Моя жизнь в искусстве. В спорах о Станиславском - стр. 77
– Сегодня я буду спать или, вернее, не спать у вас, – сказал мне как-то Федотов. – Сделайте так, чтоб нам можно было лежать в одной комнате, друг против друга.
Я так и сделал.
Федотов был уже старик, с шапкой густых седых волос на голове, с жесткими подстриженными усами, которые привыкли, чтобы их всю жизнь брили, как подобает актерам, с подвижной актерской мимикой и дергающимся тиком в лице. Глаза его постоянно нервно бегали и мигали. Он немного горбился от астмы, которая, однако, не мешала его нечеловеческой энергии. Федотов постоянно курил какие-то очень тоненькие дамские ароматические папиросы, зажигая новую о ту, которая догорала.

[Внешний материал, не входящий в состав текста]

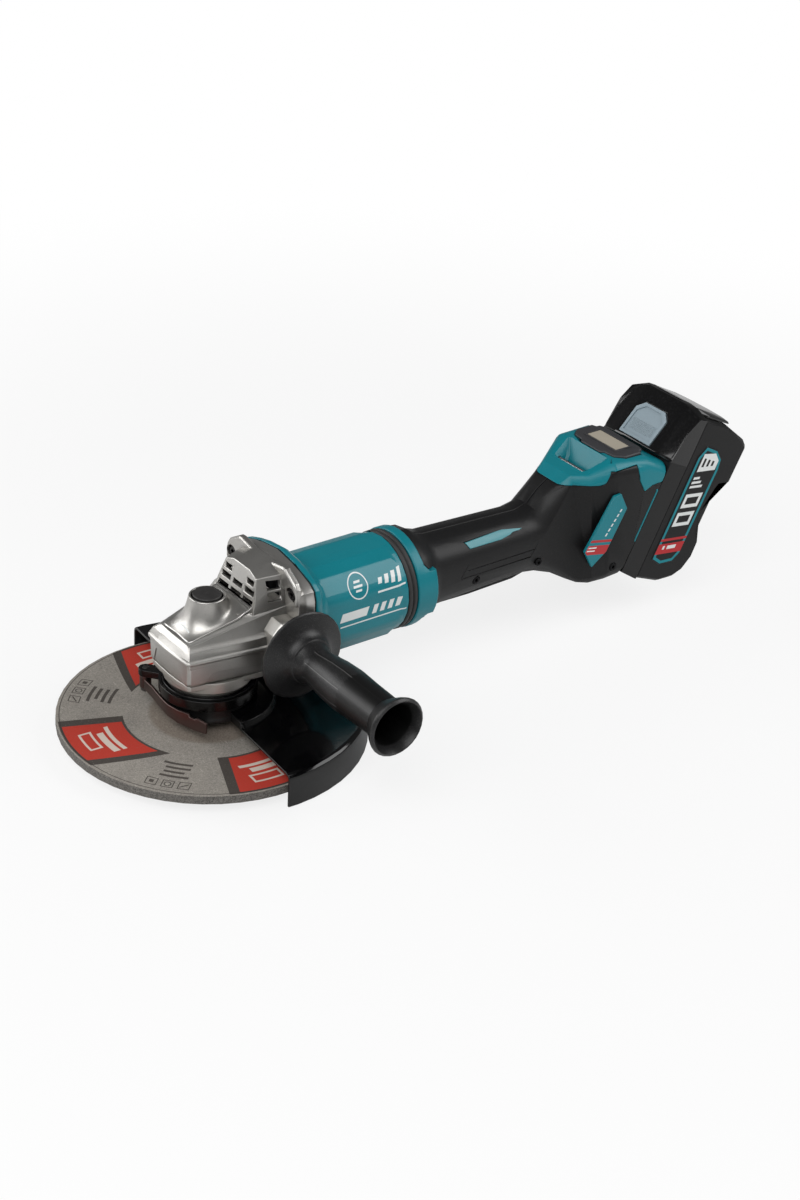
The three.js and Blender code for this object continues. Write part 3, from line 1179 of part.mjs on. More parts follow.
// ---------------------------------------------------------------- paddle switch
function paddleGeometry() {
  const { front, low, halfWidth, wall, pivotX, pivotZ } = PADDLE;
  const body = acrossY([
    [front, low + 5], [front + 4, low + 0.6], [front + 30, low], [pivotX - 12, low + 1.4],
    [pivotX + 3, low + 5], [pivotX + 5, pivotZ], [pivotX, pivotZ + 5], [pivotX - 8, pivotZ + 4],
    [front + 2, pivotZ + 2],
  ], -halfWidth, halfWidth);
  const room = acrossY([
    [front + wall, low + 6], [front + 6, low + wall + 0.4], [pivotX - 12, low + wall + 1.4],
    [pivotX - 8, low + 8], [pivotX - 8, 90], [front + wall, 90],
  ], wall - halfWidth, halfWidth - wall);
  const window = box(236, 253, -4.6, 4.6, 30, 60);
  const bore = rod(2.3, -20, 20, 10).rotateX(Math.PI / 2).translate(pivotX, 0, pivotZ);
  return cut(body, room, window, bore);
}
piece('paddle', paddleGeometry(), BLACK);

piece('paddle_pin', rod(2, -PADDLE.halfWidth, PADDLE.halfWidth, 12).rotateX(Math.PI / 2)
  .translate(PADDLE.pivotX, 0, PADDLE.pivotZ), STEEL);

const LOCK_OFF = { x: 245, z: 49.5 };
piece('lock_off_lever', acrossY([
  [LOCK_OFF.x - 6, 48], [LOCK_OFF.x - 3, 52], [LOCK_OFF.x + 3, 52], [LOCK_OFF.x + 4, 47],
  [LOCK_OFF.x + 1, 39.4], [LOCK_OFF.x - 3, 39.8],
], -4, 4), GREY);

piece('paddle_spring', coil(3.4, 0.5, PADDLE.low + PADDLE.wall + 1, 66.6, 4).translate(228, 0, 0), STEEL);

// ---------------------------------------------------------------- side handle
function sideHandle() {
  const { padOuter, flangeY, flangeRadius, waist, belly, flare, endY, cupRadius, cupDepth } = HANDLE;
  const collarFrom = padOuter + GAP;
  const grip = turned([
    [0, collarFrom], [15, collarFrom], [15, flangeY], [flangeRadius - 0.8, flangeY + 1.6],
    [flangeRadius, flangeY + 3], [flangeRadius - 1.2, flangeY + 4.2], [flangeRadius - 6, flangeY + 5.6],
    [flangeRadius - 11, flangeY + 7.4], [21.4, flangeY + 9.4], [19.2, flangeY + 12], [18.4, flangeY + 15],
    [17, flangeY + 15.6], [waist + 0.6, flangeY + 21], [waist, flangeY + 27], [belly - 0.8, flangeY + 46],
    [belly, flangeY + 62], [belly - 0.8, flangeY + 80], [waist + 2, flangeY + 107], [flare - 1.4, endY - 6],
    [flare, endY - 2.4], [flare - 2.4, endY], [cupRadius, endY - 9], [cupRadius - 6, endY - cupDepth],
    [0, endY - cupDepth],
  ], ROUND);
  const socket = rod(HANDLE.boltRadius + GAP, collarFrom - 1, collarFrom + 20, SMALL_ROUND);
  return alongHandle(cut(grip, socket));
}
piece('side_handle', sideHandle(), BLACK);

piece('side_handle_stud', alongHandle(rod(HANDLE.boltRadius, HANDLE.padOuter - HANDLE.boltIn,
  HANDLE.padOuter + 19, SMALL_ROUND)), STEEL);

// ---------------------------------------------------------------- battery
const battery = new THREE.Group();
battery.position.set(BATTERY_SEAT.x, 0, BATTERY_SEAT.z);
battery.rotation.y = TILT;
model.add(battery);

// Side view in the battery frame, [out, along]; the rings across Y round its edges.
const CASE_SIDE = [
  [GAP / 2, 0], [27.4, 1.6], [46, 8.6], [53, 15.5], [57.6, 28], [57.2, 41], [BATTERY.waist, 47.6],
  [BATTERY.waist, BATTERY.length - 46.6], [62, BATTERY.length - 42.6], [62.6, BATTERY.length - 11.4],
  [57, BATTERY.length - 7.4], [27, BATTERY.length], [GAP / 2, BATTERY.length],
];

function acrossBattery(points, halves) {
  const ringAt = (y, inset, middle) => points.map(([x, z]) => {
    const dx = middle[0] - x;
    const dz = middle[1] - z;
    return new THREE.Vector3(x + Math.sign(dx) * Math.min(Math.abs(dx), inset) * (x < 1 ? 0 : 1), y,
      z + Math.sign(dz) * Math.min(Math.abs(dz), inset * 0.8));
  });
  return loft(halves.map(([y, inset]) => ringAt(y, inset, [28, 72])));
}

// Raised label panel on each side, in the battery frame.
const LABEL = {
  rise: 0.7,
  corners: [
    [12.5, 125.2], [27.1, 124.5], [36.6, 118], [38.6, 108], [38, 31], [33, 22], [19.1, 16.6], [7.2, 19.3],
    [6.9, 114],
  ],
};

function labelPanel(side) {
  const half = BATTERY.halfWidth;
  const ringAt = (y, grow) => grown(LABEL.corners, grow).map(([x, z]) => new THREE.Vector3(x, side * y, z));
  return loft([ringAt(half - 1, 0), ringAt(half, 0), ringAt(half + LABEL.rise, -LABEL.rise)]);
}

const CASE_ROOM = BATTERY.waist - BATTERY.wall - 0.2; // depth of the room for the cells

function batteryCase() {
  const half = BATTERY.halfWidth;
  const shell = acrossBattery(CASE_SIDE, [[-half, 3.4], [3.4 - half, 0.6], [6.5 - half, 0], [half - 6.5, 0],
    [half - 3.4, 0.6], [half, 3.4]]);
  const room = box(-2, CASE_ROOM, BATTERY.wall - half, half - BATTERY.wall, 8, BATTERY.length - 10);
  return cut(join(shell, labelPanel(1), labelPanel(-1)), room);
}
piece('battery_case', batteryCase(), BLACK, battery);

// Front cover: the rail block below and the glossy hood above it.
const HOOD = {
  top: BATTERY.length + 5.2, faceHigh: BATTERY.length + 3.6, faceLow: BATTERY.length - 40.4,
  roofFrom: BATTERY.length - 6.4, lean: 15, faceOut: -28,
};
const COVER_SIDE = [
  [-GAP / 2, 0], [-GAP / 2, BATTERY.length + 1.6], [-5, HOOD.top],
  [HOOD.faceOut + HOOD.lean + 1, HOOD.top - 1.5], [HOOD.faceOut, HOOD.faceLow],
  [HOOD.faceOut, HOOD.faceLow - 3], [BATTERY.front, HOOD.faceLow - 4], [BATTERY.front, 3],
];
// Rings across the cover on one side: distance from the middle, set-back of the hood's face at its
// top and at its foot, and drop of the roof.
const COVER_ROWS = [[22, 0, 0, 0], [30, 0.6, 3, 2.4], [40.4, -3, 7, 17], [BATTERY.halfWidth, -4.5, 8, 20]];

function batteryCover() {
  const { length, front, halfWidth } = BATTERY;
  const ledge = HOOD.faceLow - 3.5; // the hood's parts lie above it
  const row = (y, high, low, drop) => COVER_SIDE.map(([x, z]) => {
    const back = z > HOOD.roofFrom ? high : low;
    const moved = x < -1 && z > ledge ? Math.min(x + back, -1.4) : x;
    const share = THREE.MathUtils.clamp(-x / 12, 0.15, 1); // the roof keeps its height at the seam
    return new THREE.Vector3(moved, y, z > HOOD.roofFrom ? z - drop * share : z);
  });
  const near = COVER_ROWS.slice().reverse().map(([y, ...rest]) => row(-y, ...rest));
  const shell = loft([...near, ...COVER_ROWS.map((place) => row(...place))]);
  const groove = [1, -1].map((side) => {
    const gap = 0.4;
    const reach = TOOL_FACE + RAIL.reach + gap;
    const inner = RAIL.y - gap;
    const outer = RAIL.y + RAIL.width + gap;
    const neck = box(front - 2, reach, inner, outer, -5, RAIL.to + 4);
    const lip = box(reach - RAIL.head - 2 * gap, reach, inner, outer + RAIL.lip, -5, RAIL.to + 4);
    const both = join(neck, lip);
    return side > 0 ? both : mirrored(both);
  });
  const channel = box(front - 2, TOOL_FACE + 10, -21.6, 21.6, -5, 84);
  const pocket = buttonPlace(buttonShape(GAP, -20, 12));
  const roofRow = (y, out, drop) => [
    [out - 4, length + 0.8], [Math.max(out - 4, -0.8), length + 0.4], [31, length + 0.4],
    [33, length + 0.9], [31, HOOD.top - 1.4 - drop / 2], [out, HOOD.top - 0.3 - drop],
  ].map(([x, z]) => new THREE.Vector3(x, y, z));
  const roof = loft([roofRow(-halfWidth + 5, 6, 3), roofRow(-28, -6, 0.6), roofRow(-12, -9, -0.2),
    roofRow(12, -9, -0.2), roofRow(28, -6, 0.6), roofRow(halfWidth - 5, 6, 3)]);
  return cut(join(shell, roof), ...groove, channel, pocket);
}

// Release button: a dished plate with cut corners let into the hood's leaning face.
const BUTTON = {
  half: 18.4, low: -15.6, high: 15.4, corner: 6.6, proud: 0.9, frame: 2.6, dish: 0.8, thickness: 6,
};

function buttonShape(grow, front, back) {
  const { half, low, high, corner } = BUTTON;
  const shape = outline([
    [-half - grow, low - grow], [half + grow, low - grow], [half + grow, high - corner + grow],
    [half - corner + grow, high + grow], [corner - half - grow, high + grow],
    [-half - grow, high - corner + grow],
  ]);
  // shape's X runs across the battery, its Y up the leaning face
  return slab(shape, back - front).translate(0, 0, front).rotateX(Math.PI / 2).rotateZ(Math.PI / 2);
}

const FACE_LEAN = Math.atan2(HOOD.lean, HOOD.faceHigh - HOOD.faceLow);

function buttonPlace(geometry) {
  return geometry.rotateY(FACE_LEAN).translate(HOOD.faceOut + 5.6, 0, HOOD.faceLow + 15.5);
}

piece('battery_cover', batteryCover(), GLOSS_BLACK, battery);

function releaseButton() {
  const { proud, frame, dish, thickness } = BUTTON;
  return buttonPlace(cut(buttonShape(0, -proud, thickness), buttonShape(-frame, -proud - 1, dish - proud)));
}
piece('release_button', releaseButton(), BUTTON_BLUE, battery);

// Ten cells in two rows, lying across the case.
const CELL_PITCH = (CASE_ROOM - 4) / 2;
const CELL = { radius: CELL_PITCH / 2 - GAP, half: 35, first: 3.8 + CELL_PITCH / 2, low: 21, facets: 8 };
function cellPack() {
  const cells = [0, 1].flatMap((row) => Array.from({ length: 5 }, (_, i) => (
    rod(CELL.radius, -CELL.half, CELL.half, CELL.facets).rotateX(Math.PI / 2)
      .translate(CELL.first + row * CELL_PITCH, 0, CELL.low + i * CELL_PITCH))));
  const top = CELL.low + 4.5 * CELL_PITCH;
  const holders = [-1, 1].map((side) => {
    const middle = side * CELL.half;
    return box(CELL.first - CELL_PITCH / 2, CASE_ROOM - 0.4, middle - 1, middle + 1, CELL.low - 10.6, top);
  });
  return join(...cells, ...holders);
}
piece('cell_pack', cellPack(), STEEL, battery);

export default model;
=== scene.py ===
"""Looks of a large cordless angle grinder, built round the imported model.

Metres. The origin is the centre of the spindle's end face, +Z is up along the spindle,
+X runs towards the battery and the side handle points along -Y. Sizes in the classes of
the sub-assemblies and in the prints are in millimetres.
"""

from __future__ import annotations

import json
import logging
import math
from dataclasses import dataclass, field
from enum import Enum
from typing import Callable, Iterable, NamedTuple, Sequence

import bmesh
import bpy
from mathutils import Matrix, Vector

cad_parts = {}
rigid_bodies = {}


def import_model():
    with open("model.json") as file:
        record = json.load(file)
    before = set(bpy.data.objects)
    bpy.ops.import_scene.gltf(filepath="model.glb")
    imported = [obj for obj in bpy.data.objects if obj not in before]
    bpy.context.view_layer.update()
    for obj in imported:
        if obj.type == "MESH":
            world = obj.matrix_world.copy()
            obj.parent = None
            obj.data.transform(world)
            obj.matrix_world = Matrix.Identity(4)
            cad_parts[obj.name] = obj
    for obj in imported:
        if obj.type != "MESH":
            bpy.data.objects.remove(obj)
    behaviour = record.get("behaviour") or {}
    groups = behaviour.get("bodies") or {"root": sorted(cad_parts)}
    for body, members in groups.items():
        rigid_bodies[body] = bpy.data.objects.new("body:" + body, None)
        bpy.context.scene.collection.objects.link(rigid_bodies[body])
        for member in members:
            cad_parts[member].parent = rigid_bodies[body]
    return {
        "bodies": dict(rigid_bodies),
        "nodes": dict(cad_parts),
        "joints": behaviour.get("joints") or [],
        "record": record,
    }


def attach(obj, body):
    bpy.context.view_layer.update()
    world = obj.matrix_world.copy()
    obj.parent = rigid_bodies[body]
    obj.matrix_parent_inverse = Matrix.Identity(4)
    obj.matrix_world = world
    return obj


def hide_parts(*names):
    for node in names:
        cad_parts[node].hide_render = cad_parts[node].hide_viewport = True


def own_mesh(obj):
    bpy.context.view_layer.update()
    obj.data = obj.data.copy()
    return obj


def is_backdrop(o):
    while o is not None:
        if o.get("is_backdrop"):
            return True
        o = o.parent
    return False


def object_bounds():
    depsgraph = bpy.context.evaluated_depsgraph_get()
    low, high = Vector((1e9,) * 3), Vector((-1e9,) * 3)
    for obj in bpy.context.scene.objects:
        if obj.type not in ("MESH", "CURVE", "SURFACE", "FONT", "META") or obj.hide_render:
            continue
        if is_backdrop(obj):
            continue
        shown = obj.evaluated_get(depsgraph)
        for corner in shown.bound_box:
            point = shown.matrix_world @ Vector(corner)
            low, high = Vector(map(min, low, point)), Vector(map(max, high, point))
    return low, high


LOG = logging.getLogger("grinder")
MM = 0.001
TURN = 360.0
DEGREES = 180 / math.pi  # degrees in a radian

Point = tuple[float, float, float]
Pair = tuple[float, float]
Mover = Callable[[Vector], Vector]
Socket = bpy.types.NodeSocket


# ---------------------------------------------------------------- shader maths
class Maths(Enum):
    """Operations of a Math node that the finishes use."""

    ADD = "ADD"
    SUBTRACT = "SUBTRACT"
    MULTIPLY = "MULTIPLY"
    MULTIPLY_ADD = "MULTIPLY_ADD"
    DIVIDE = "DIVIDE"
    POWER = "POWER"
    GREATER = "GREATER_THAN"
    LESS = "LESS_THAN"
    SIZE = "ABSOLUTE"
    LEAST = "MINIMUM"
    MOST = "MAXIMUM"
    BEARING = "ARCTAN2"
    PART = "FRACT"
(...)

В ночной рубахе, с голыми старческими ногами, он начал с огромным увлечением и талантом, в котором у него не было недостатка, описывать мне декорацию, планировку и задуманную им постановку трагедии. Федотов называл свой план постановки пьесы «задуманным», но на самом деле он и сам еще не знал, какой она у него выйдет, и фантазировал при мне экспромтом, чтобы разжечь к творчеству как меня, так и себя самого. Впоследствии я сам проделывал то же и потому хорошо знаю этот прием режиссера. Нужды нет, что на сцене все будет совсем иначе, чем фантазируешь вначале. Часто даже не веришь тому, что можно сделать то, что чудится в воображении. Но и такое мечтание на ветер хорошо разжигает и расшевеливает фантазию. Во время его рассказа я вкрапливал в его проект свои замечания и мысли. Потом мы браковали все и пробовали начинать совсем сначала, по-иному, по-новому. Но наталкивались на препятствия и снова меняли весь план и создавали новый. В конце концов из всех многочисленных мечтаний образовался как бы сгусток или кристалл, который оказался наиболее содержательным, кратким, как и само произведение Пушкина. Увлекаясь мечтаниями, Федотов вскакивал с кровати и образно демонстрировал то, что видел внутренним взором. Его старческая согбенная фигура, тонкие худые ноги, нервное лицо и яркий талант уже создавали намек на какой-то едва вычерчивающийся в тумане будущий образ, который и я как будто тоже начинал уже видеть. Получался дряхлый нервный старик, интересный по внешней и внутренней характерности. Мне был бы ближе иной, более величаво-спокойный в своем пороке образ, не с мелкой нервностью, а, напротив, с монументальной выдержкой и уверенностью в своей правоте. Но оказалось, что и сам Федотов искал того же и его нервность вызывалась усталостью после дневной работы.
Однако была и разница. Она заключалась в том, что его образ был старее и более характерный, чем мой. Он точно был взят с картин старинных мастеров. Помните эти типичные лица стариков, освещенных красноватым светом свечи, согбенных над мечом, который они очищают от крови, или наклоненных над книгой? Мой образ был другой, попросту говоря – оперный благородный отец или старик, вроде Сен-Бри из «Гугенотов». Я уже начал себя приспособлять к одному из известных итальянских баритонов, у которого были хорошие ноги в черном трико, чудесные туфли, широкие трусы и так хорошо по талии сшитый колет со шпагой… Главное, шпага! О! Она была для меня важной приманкой в роли. С тех пор в моей душе жили и ссорились два совершенно различных образа, которые не могли ужиться во мне, как два медведя в одной берлоге.